The tallest skyscraper in the Southern Hemisphere would soon rise in Victoria, Australia. The 100-storey tower will stand 319 metres tall upon completion.
The original plan, initially disapproved by the government in 2013, was for the Australia 108 tower to stand at 388 metres, but it would obstruct an emergency flight path route to the Essendon Airport.
Nonda Katsalidis, the architect, said the building is scheduled for completion in 2019.
Victorian Infrastructure Minister Matthew Guy approved the construction on Thursday. He disclosed, "The spire at Q1 on the Gold Coast is 323 metres, the top of Q1 is around 275, so it is by far and away the tallest building to the roof line, anywhere in Australia."
Besides the 100-storey skyscraper to rise at 70 Southern Boulevard, Guy also approved two more high rises. One is a 75-storey building on Elizabeth Street and the other is a 54-storey edifice on Queensbridge Street in Southbank.
The construction phase of these buildings would create 5,800 jobs, and when completed, the towers could house 4,000 people and improve the city's urban density.

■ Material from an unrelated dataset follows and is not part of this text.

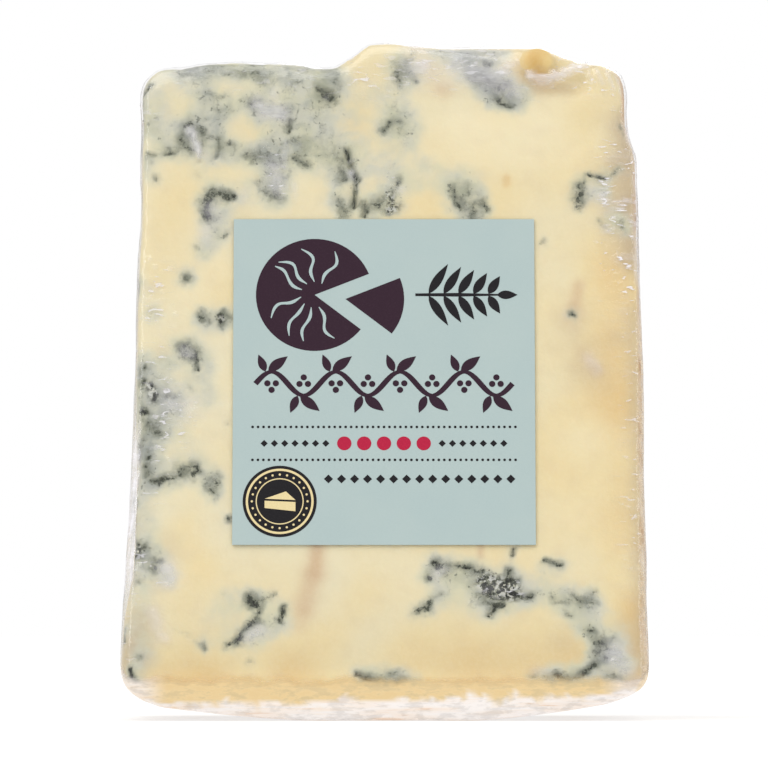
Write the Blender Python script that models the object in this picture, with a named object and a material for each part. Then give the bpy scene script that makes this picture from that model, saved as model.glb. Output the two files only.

The new constructions would ensure that Melbourne would have a large supply of housing units and dwellings which are important to the Victorian economy, the minister said.
However, the upcoming tower has its critics. Michael Buxton, an associate professor of environment and planning at RMIT, said its construction would not stop the city's urban sprawl. He explained, "The current Government is saying this is going to take the pressure off the rest of the city, but of course it is not because there are different marketplaces - this isn't reducing pressure on the suburbs or the fringe by a centimeter."
Buxton accused the state government of lacking sufficient guidelines to regulate the construction of skyscrapers in the city.
Brian Tee, Opposition planning spokesman, likewise opposed the towers, saying, "Every CBD site isn't an opportunity to put a tall tower on it. I have an old fashioned view that we should plan these things ... so we don't end up with wind tunnels and we maintain a vibrant city."